__GOAL__
Copy out all of the data below with no alterations.

__SUPPLIED INFORMATION__
**********
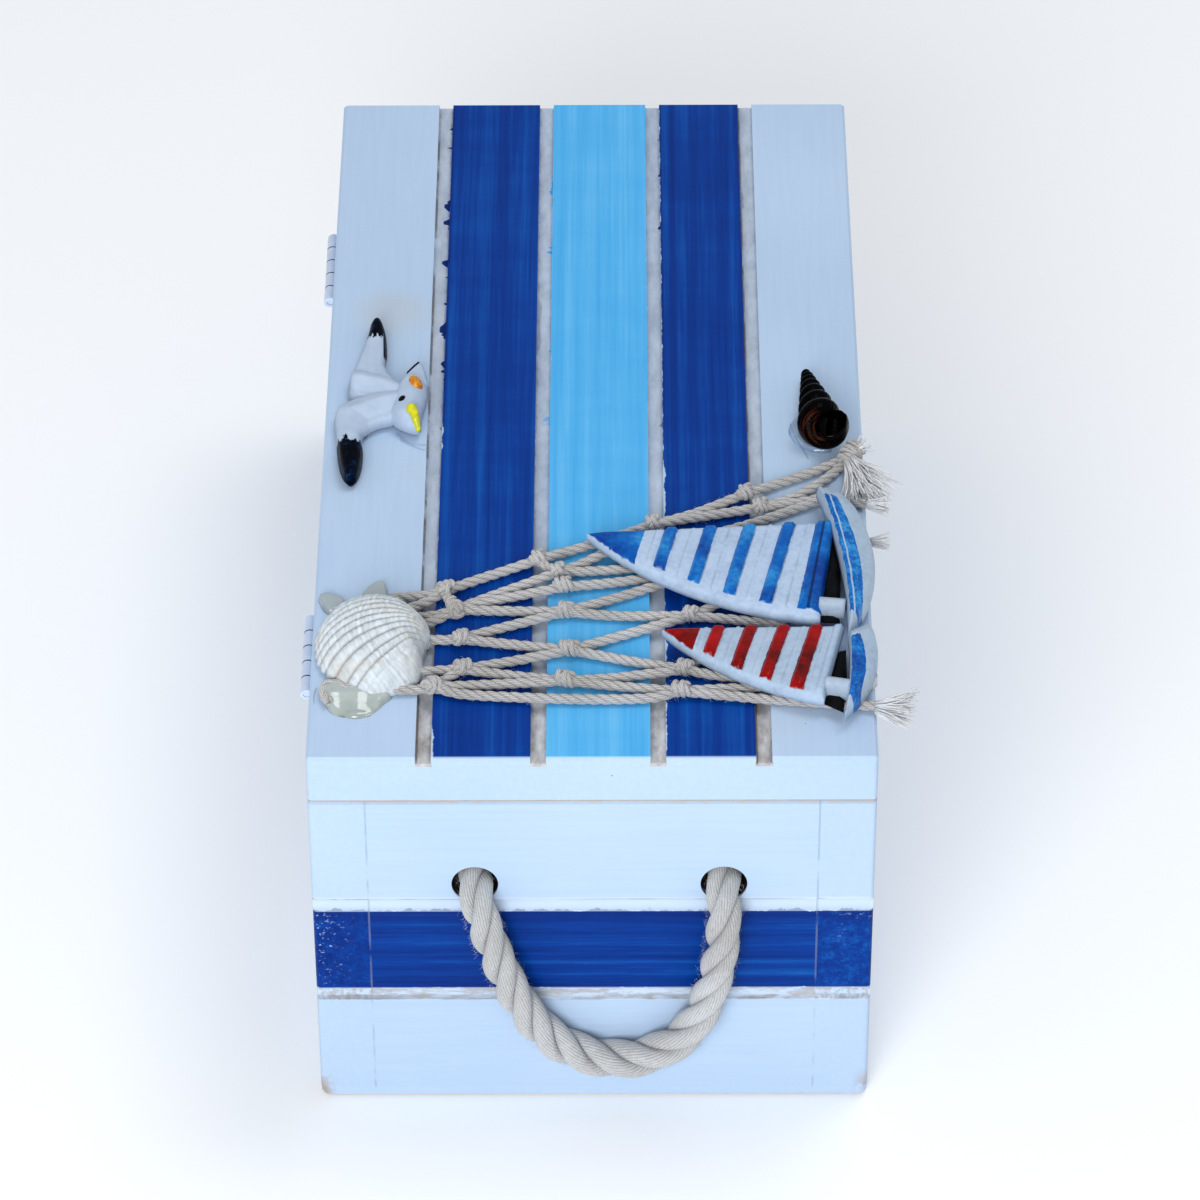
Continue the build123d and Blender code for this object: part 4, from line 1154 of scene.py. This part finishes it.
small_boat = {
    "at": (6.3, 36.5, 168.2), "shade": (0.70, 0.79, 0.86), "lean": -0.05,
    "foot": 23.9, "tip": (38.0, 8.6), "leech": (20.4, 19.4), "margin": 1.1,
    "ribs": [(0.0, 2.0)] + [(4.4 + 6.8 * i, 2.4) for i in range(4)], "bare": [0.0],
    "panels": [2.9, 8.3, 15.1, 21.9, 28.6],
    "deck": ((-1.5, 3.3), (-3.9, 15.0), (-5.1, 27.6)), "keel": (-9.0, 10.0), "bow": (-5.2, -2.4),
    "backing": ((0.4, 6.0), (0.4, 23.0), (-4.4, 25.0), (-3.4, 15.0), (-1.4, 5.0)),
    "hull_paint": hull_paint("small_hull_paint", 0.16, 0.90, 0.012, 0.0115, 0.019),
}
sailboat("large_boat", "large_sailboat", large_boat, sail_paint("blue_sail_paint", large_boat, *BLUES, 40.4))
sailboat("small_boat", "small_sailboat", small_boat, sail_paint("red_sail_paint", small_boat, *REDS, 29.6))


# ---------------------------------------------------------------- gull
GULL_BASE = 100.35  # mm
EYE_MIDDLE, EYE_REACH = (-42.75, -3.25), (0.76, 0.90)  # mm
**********
__SOLVED EXERCISE__
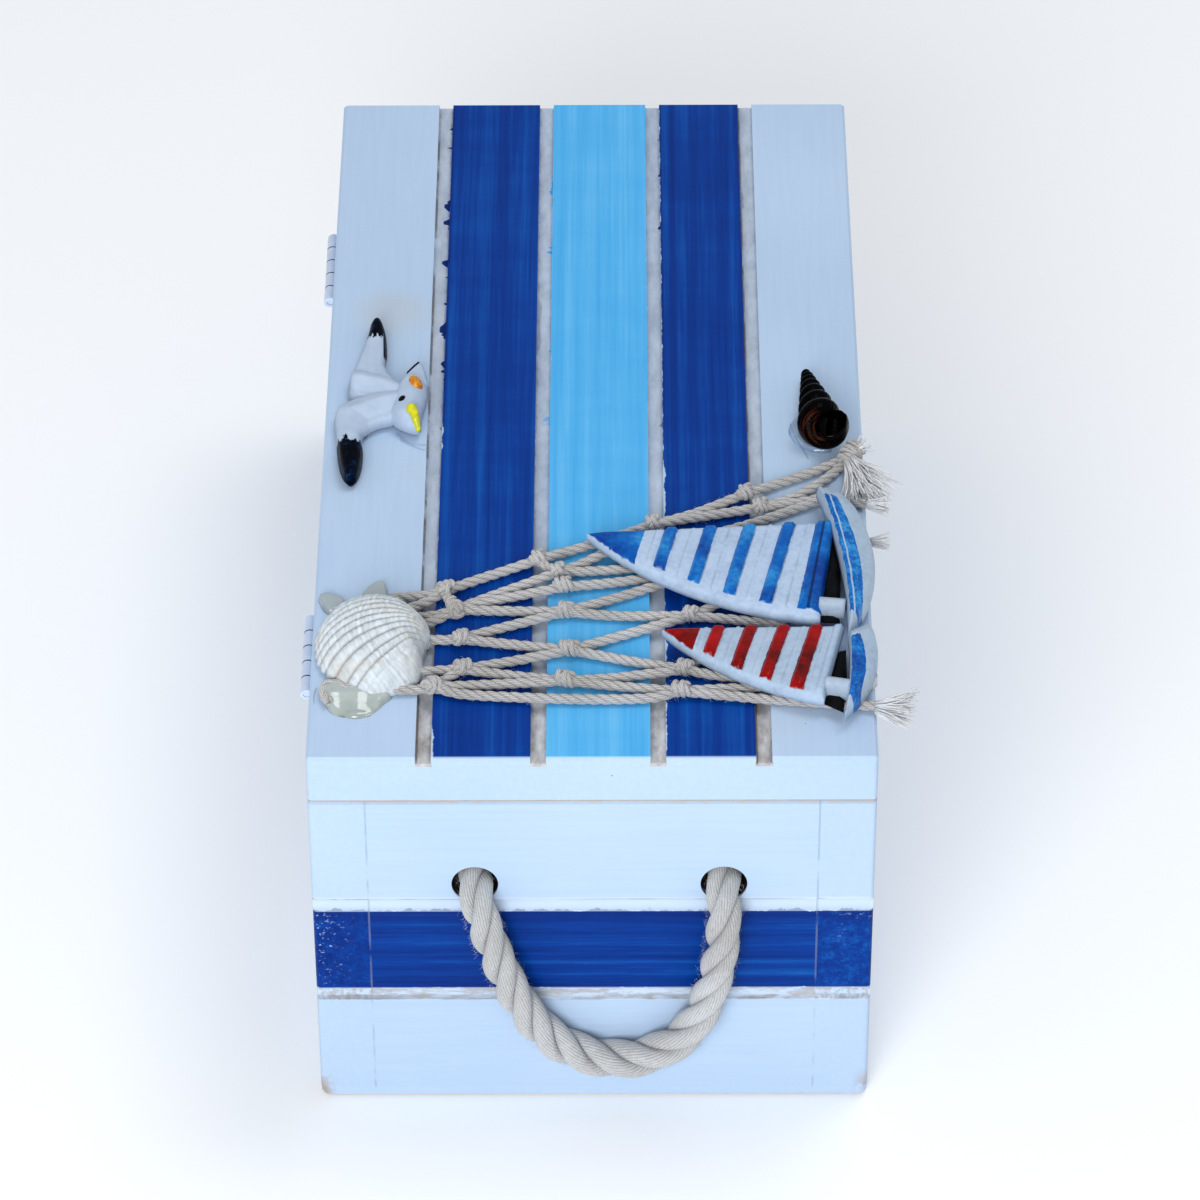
Continue the build123d and Blender code for this object: part 4, from line 1154 of scene.py. This part finishes it.
small_boat = {
    "at": (6.3, 36.5, 168.2), "shade": (0.70, 0.79, 0.86), "lean": -0.05,
    "foot": 23.9, "tip": (38.0, 8.6), "leech": (20.4, 19.4), "margin": 1.1,
    "ribs": [(0.0, 2.0)] + [(4.4 + 6.8 * i, 2.4) for i in range(4)], "bare": [0.0],
    "panels": [2.9, 8.3, 15.1, 21.9, 28.6],
    "deck": ((-1.5, 3.3), (-3.9, 15.0), (-5.1, 27.6)), "keel": (-9.0, 10.0), "bow": (-5.2, -2.4),
    "backing": ((0.4, 6.0), (0.4, 23.0), (-4.4, 25.0), (-3.4, 15.0), (-1.4, 5.0)),
    "hull_paint": hull_paint("small_hull_paint", 0.16, 0.90, 0.012, 0.0115, 0.019),
}
sailboat("large_boat", "large_sailboat", large_boat, sail_paint("blue_sail_paint", large_boat, *BLUES, 40.4))
sailboat("small_boat", "small_sailboat", small_boat, sail_paint("red_sail_paint", small_boat, *REDS, 29.6))


# ---------------------------------------------------------------- gull
GULL_BASE = 100.35  # mm
EYE_MIDDLE, EYE_REACH = (-42.75, -3.25), (0.76, 0.90)  # mm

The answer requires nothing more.